Eric W. Biederman Dec. 14, 2023, 2:58 p.m. UTC | #1
Alexander Graf <graf@amazon.com> writes:

> Kexec today considers itself purely a boot loader: When we enter the new
> kernel, any state the previous kernel left behind is irrelevant and the
> new kernel reinitializes the system.
>
> However, there are use cases where this mode of operation is not what we
> actually want. In virtualization hosts for example, we want to use kexec
> to update the host kernel while virtual machine memory stays untouched.
> When we add device assignment to the mix, we also need to ensure that
> IOMMU and VFIO states are untouched. If we add PCIe peer to peer DMA, we
> need to do the same for the PCI subsystem. If we want to kexec while an
> SEV-SNP enabled virtual machine is running, we need to preserve the VM
> context pages and physical memory. See James' and my Linux Plumbers
> Conference 2023 presentation for details:
>
>   https://lpc.events/event/17/contributions/1485/
>
> To start us on the journey to support all the use cases above, this
> patch implements basic infrastructure to allow hand over of kernel state
> across kexec (Kexec HandOver, aka KHO). As example target, we use ftrace:
> With this patch set applied, you can read ftrace records from the
> pre-kexec environment in your post-kexec one. This creates a very powerful
> debugging and performance analysis tool for kexec. It's also slightly
> easier to reason about than full blown VFIO state preservation.
>
> == Alternatives ==
>
> There are alternative approaches to (parts of) the problems above:
>
>   * Memory Pools [1] - preallocated persistent memory region + allocator
>   * PRMEM [2] - resizable persistent memory regions with fixed metadata
>                 pointer on the kernel command line + allocator
>   * Pkernfs [3] - preallocated file system for in-kernel data with fixed
>                   address location on the kernel command line
>   * PKRAM [4] - handover of user space pages using a fixed metadata page
>                 specified via command line
>
> All of the approaches above fundamentally have the same problem: They
> require the administrator to explicitly carve out a physical memory
> location because they have no mechanism outside of the kernel command
> line to pass data (including memory reservations) between kexec'ing
> kernels.
>
> KHO provides that base foundation. We will determine later whether we
> still need any of the approaches above for fast bulk memory handover of for
> example IOMMU page tables. But IMHO they would all be users of KHO, with
> KHO providing the foundational primitive to pass metadata and bulk memory
> reservations as well as provide easy versioning for data.

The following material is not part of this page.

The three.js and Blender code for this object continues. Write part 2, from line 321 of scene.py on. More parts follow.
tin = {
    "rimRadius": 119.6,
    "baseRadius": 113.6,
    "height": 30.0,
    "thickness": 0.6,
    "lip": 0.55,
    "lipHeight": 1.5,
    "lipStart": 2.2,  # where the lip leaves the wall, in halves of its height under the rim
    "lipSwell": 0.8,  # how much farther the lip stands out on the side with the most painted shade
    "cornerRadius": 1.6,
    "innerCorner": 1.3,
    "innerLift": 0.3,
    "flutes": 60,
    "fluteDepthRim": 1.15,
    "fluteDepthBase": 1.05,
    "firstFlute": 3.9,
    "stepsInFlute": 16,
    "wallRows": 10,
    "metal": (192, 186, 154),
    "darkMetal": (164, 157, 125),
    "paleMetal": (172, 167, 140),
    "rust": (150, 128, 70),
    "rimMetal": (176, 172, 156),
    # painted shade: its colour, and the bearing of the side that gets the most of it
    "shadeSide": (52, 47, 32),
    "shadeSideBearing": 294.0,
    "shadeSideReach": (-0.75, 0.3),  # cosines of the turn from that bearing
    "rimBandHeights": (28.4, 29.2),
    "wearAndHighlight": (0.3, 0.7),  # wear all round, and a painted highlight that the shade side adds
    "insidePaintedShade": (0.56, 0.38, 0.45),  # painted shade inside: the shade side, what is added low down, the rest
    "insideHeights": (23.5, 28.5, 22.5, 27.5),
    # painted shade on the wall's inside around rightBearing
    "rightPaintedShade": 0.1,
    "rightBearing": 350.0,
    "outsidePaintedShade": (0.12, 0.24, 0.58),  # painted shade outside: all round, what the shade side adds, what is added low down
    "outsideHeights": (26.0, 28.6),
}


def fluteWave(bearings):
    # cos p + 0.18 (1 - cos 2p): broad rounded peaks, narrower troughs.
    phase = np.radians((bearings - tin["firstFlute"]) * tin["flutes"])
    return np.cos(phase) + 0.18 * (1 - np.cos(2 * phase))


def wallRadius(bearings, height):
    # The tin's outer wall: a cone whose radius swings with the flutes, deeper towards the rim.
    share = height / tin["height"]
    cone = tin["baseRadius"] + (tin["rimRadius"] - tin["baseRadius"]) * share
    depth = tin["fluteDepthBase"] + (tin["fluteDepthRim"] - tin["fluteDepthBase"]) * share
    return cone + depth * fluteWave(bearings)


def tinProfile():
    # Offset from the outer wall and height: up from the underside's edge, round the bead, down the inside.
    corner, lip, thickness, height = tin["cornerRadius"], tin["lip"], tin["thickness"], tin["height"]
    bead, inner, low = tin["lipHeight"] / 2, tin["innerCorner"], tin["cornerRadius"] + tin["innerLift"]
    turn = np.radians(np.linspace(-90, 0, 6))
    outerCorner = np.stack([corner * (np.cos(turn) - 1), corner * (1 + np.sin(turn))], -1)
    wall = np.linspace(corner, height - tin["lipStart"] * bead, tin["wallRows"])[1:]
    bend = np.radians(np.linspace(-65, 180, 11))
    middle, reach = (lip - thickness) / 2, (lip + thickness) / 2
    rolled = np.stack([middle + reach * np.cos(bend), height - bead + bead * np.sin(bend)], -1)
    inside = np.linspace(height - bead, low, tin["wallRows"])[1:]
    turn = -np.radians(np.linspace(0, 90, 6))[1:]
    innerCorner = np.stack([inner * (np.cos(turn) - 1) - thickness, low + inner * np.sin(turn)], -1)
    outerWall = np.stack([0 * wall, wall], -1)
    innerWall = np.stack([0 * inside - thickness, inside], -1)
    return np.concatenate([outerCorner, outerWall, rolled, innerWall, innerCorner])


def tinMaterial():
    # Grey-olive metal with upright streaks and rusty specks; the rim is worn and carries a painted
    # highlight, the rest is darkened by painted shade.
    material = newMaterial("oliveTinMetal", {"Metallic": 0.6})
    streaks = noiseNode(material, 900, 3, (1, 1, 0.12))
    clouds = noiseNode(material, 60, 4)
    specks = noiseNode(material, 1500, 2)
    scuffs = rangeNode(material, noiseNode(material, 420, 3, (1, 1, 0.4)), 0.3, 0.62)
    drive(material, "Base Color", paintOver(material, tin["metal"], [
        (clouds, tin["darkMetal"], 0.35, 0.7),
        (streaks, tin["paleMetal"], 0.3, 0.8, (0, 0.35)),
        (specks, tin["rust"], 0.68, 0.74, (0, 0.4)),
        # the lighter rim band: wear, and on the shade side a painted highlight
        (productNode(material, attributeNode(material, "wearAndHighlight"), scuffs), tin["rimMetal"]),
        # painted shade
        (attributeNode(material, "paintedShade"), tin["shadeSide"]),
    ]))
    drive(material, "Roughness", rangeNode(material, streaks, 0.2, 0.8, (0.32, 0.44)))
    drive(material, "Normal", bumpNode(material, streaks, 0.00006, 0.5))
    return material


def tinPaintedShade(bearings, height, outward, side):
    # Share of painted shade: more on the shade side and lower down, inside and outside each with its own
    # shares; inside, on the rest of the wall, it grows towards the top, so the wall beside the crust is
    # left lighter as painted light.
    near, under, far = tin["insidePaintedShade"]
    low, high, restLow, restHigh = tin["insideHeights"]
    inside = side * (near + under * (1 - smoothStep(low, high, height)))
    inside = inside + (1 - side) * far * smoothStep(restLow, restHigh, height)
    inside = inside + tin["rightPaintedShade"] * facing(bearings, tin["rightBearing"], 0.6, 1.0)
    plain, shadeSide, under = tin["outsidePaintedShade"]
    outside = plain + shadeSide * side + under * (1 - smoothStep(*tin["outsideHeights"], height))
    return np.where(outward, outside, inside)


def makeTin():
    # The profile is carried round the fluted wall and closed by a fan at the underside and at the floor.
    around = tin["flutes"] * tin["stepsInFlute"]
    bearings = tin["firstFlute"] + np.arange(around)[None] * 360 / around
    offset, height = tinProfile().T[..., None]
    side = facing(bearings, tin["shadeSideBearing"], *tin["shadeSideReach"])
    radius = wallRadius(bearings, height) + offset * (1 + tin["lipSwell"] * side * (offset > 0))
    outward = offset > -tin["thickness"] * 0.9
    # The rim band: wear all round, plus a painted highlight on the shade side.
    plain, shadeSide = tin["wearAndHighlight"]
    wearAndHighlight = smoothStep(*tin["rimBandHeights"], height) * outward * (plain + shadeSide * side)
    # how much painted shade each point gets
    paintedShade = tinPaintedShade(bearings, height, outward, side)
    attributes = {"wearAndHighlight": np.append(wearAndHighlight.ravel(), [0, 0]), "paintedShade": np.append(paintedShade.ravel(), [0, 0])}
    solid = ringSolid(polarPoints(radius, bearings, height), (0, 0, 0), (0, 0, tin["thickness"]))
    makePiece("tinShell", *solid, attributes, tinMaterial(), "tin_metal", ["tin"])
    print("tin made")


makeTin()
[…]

What you are describe in many ways is the same problem as
kexec-on-panic.  The goal of leaving devices running absolutely requires
carving out memory for the new kernel to live in while it is coming up
so that DMA from a device that was not shutdown down does not stomp the
kernel coming up.

If I understand the virtualization case some of those virtual machines
are going to have virtual NICs that are going to want to DMA memory to
the host system.  Which if I understand things correctly means that
among the devices you explicitly want to keep running there is a not
a way to avoid the chance of DMA coming in while the kernel is being
changed.

There is also a huge maintenance challenge associated with all of this.

If you go with something that is essentially kexec-on-panic and then
add a little bit to help find things in the memory of the previous
kernel while the new kernel is coming up I can see it as a possibility.

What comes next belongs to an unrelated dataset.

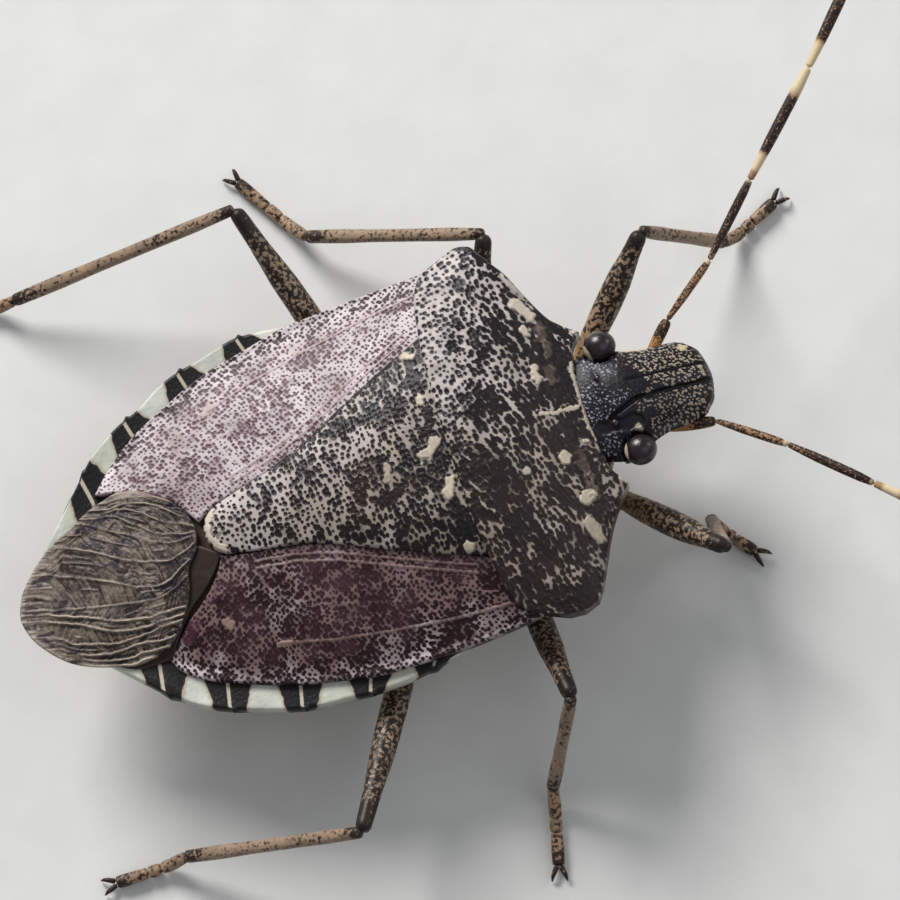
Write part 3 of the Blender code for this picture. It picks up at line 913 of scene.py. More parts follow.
@dataclass
class Pronotum:
    """The broad front shield, mottled all over with pits and pale smooth spots."""

    columns: int = 36
    rows: int = 11
    cuts: int = 12
    pit_depth: float = 0.013
    callus_height: float = 0.035
    grain: Grain = Grain()
    marks: tuple[Mark, ...] = (
        Mark(P, ((4.26, 2.56), (4.48, 2.3)), 0.115),
        Mark(P, ((4.26, 1.95),), 0.1),
        Mark(P, ((4.17, 0.87), (4.2, 1.06)), 0.1),
        Mark(P, ((4.42, 2.8), (4.16, 3.25)), 0.07, 0.45),
        Mark(P, ((4.25, -0.98),), 0.13),
        Mark(P, ((4.48, -1.86), (4.38, -1.98)), 0.12),
        Mark(P, ((4.77, -0.72),), 0.055),
        Mark(P, ((5.11, -0.98),), 0.055),
        Mark(P, ((4.3, -2.45), (4.38, -2.8)), 0.11, 0.7),
        Mark(P, ((3.39, -1.1),), 0.1, 0.6),
        Mark(P, ((5.0, 1.06), (4.95, 0.85), (4.94, 0.45), (4.94, -0.08), (4.92, -0.42), (5.0, -0.7)),
             0.045, 0.85),
        Mark(P, ((4.06, 0.05), (4.35, 0.02), (4.81, 0.07)), 0.045, 0.8),
        Mark(P, ((5.27, 1.75), (5.3, 1.7)), 0.06),
        Mark(P, ((5.3, -1.68), (5.25, -1.6)), 0.06),
        Mark(D, ((4.33, -0.26), (4.51, -0.48)), 0.16),
        Mark(D, ((3.2, 0.47), (3.12, 0.67)), 0.17, 0.9),
        Mark(D, ((3.4, 4.15), (3.66, 4.06), (3.95, 3.62), (4.2, 3.3)), 0.1, 0.9),
        Mark(D, ((3.36, -4.15), (3.76, -4.0), (4.05, -3.7)), 0.12, 0.9),
        Mark(D, ((4.42, 2.95), (4.64, 2.44), (4.86, 2.1)), 0.06, 0.9),
        Mark(D, ((4.66, 2.36), (4.42, 2.2), (4.38, 1.5), (4.27, 0.66), (4.5, 0.42), (4.7, 0.75),
                 (4.75, 1.5), (4.74, 2.15), (4.66, 2.36)), 0.09),
        Mark(D, ((4.6, -2.25), (4.45, -1.5), (4.42, -0.8), (4.7, -0.95), (4.78, -1.6), (4.7, -2.1)), 0.08),
        Mark(D, ((5.2, 1.6), (4.98, 1.5), (4.9, 1.2)), 0.09, 0.8),
        Mark(D, ((5.2, -1.55), (4.98, -1.4), (4.9, -1.1)), 0.09, 0.8),
        Mark(S, ((4.58, 2.0), (4.56, 1.48), (4.46, 0.75)), 0.1),
        Mark(S, ((4.62, -1.9), (4.62, -1.44), (4.56, -1.0)), 0.09),
    )

    def relief(self, x: Array, y: Array, s: Array, t: Array, inset: Array) -> tuple[Array, dict]:
        """Pits, spots and the smooth rear rim. The shield is painted darker on the bug's right, partly as
        painted shade, and paler on its left rear, partly as painted light.

        Args:
            x: Places in the plan.
            y: Places in the plan.
            s: Shares of the way from the right edge to the left one; not used.
            t: Shares of the way from the front edge to the rear one.
            inset: Distances from the rim.

        Returns:
            The extra height and the masks.
        """
        along = x * self.grain.lean[0] + y * self.grain.lean[1]
        across = x * self.grain.lean[1] - y * self.grain.lean[0]
        streak = noise(along / 3.4, across, 0.16, 15, 2)
        blotch = noise(x, y, 0.55, 5, 3)
        side = smooth(-2.4, 2.6, y)
        rear_left = smooth(0.35, 0.8, t) * smooth(-0.5, 1.6, y)
        bulk = 1.1 + 0.12 * blotch - 0.04 * rear_left
        halo, hollow = self.grain.read(x, y, bulk, 1.55 - 0.5 * rear_left)
        pale = paint(self.marks, P, x, y, 0.5)
        dark = paint(self.marks, D, x, y, 0.9)
        slick = paint(self.marks, S, x, y, 1.2)
        quiet = np.clip(1 - pale - 0.3 * slick, 0, 1)
        # The side and rear_left terms paint more stain on the bug's right as painted shade and less on the
        # left rear as painted light, over the shield's own mottling.
        stain = 0.58 - 0.22 * side - 0.08 * rear_left + 0.4 * blotch + 0.36 * streak * (1 - 0.6 * rear_left)
        stain = smooth(0.15, 0.95, stain + 0.75 * dark)
        teeth = smooth(0.14, 0.03, inset) * np.sign(np.sin(x * 48.0)) * smooth(3.9, 4.2, x)
        ink = np.clip(halo + stain * (0.55 + 0.45 * halo) + 0.5 * teeth, 0, 1) * quiet
        ink = np.maximum(ink, 0.8 * smooth(0.5, 0.9, dark)) * (1 - 0.95 * pale)
        height = -self.pit_depth * hollow * quiet + self.callus_height * pale + 0.02 * slick
        height += 0.014 * noise(x, y, 0.25, 9, 2) * quiet + 0.012 * teeth
        # The side and rear_left terms paint the ground paler on the left and its rear, partly as painted
        # light, and darker on the right, partly as painted shade.
        tone = np.clip(0.1 + 0.45 * side + 0.4 * rear_left + 0.2 * noise(x, y, 0.8, 21), 0, 1)
        gloom = np.clip(0.5 * (1 - side) + 0.2 * noise(x, y, 0.8, 33), 0, 1)
        return height, {"ink": ink, "pale": pale * (0.8 - 0.35 * halo), "tone": tone, "gloom": gloom,
                        "patch": slick * 0.8}

    def build(self) -> None:
        """Makes the shield."""
        collar = (*COLLAR[:-1], LEFT_SHOULDER[0])
        plan = Patch(collar, HEM, mirrored(SHOULDER), LEFT_SHOULDER)
        plate = Plate(plan, shield_top, self.columns, self.rows, self.cuts, thickness=0.55, rim=0.07)
        plate.build("pronotum_shell", self.relief).finish(Shelf.take(SHELL), "mottled_shield", "pronotum")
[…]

As an example I think preserving ftrace data of kexec seems bizarre.
I don't see how that is an interesting use case at all.  Not in
the situation of preserving virtual machines, and not in the situation
of kexec on panic.

If you are doing an orderly shutdown and kernel switch you should be
able to manually change the memory.  If you are not doing an orderly
shutdown then I really don't get it.

I don't hate the capability you are trying to build.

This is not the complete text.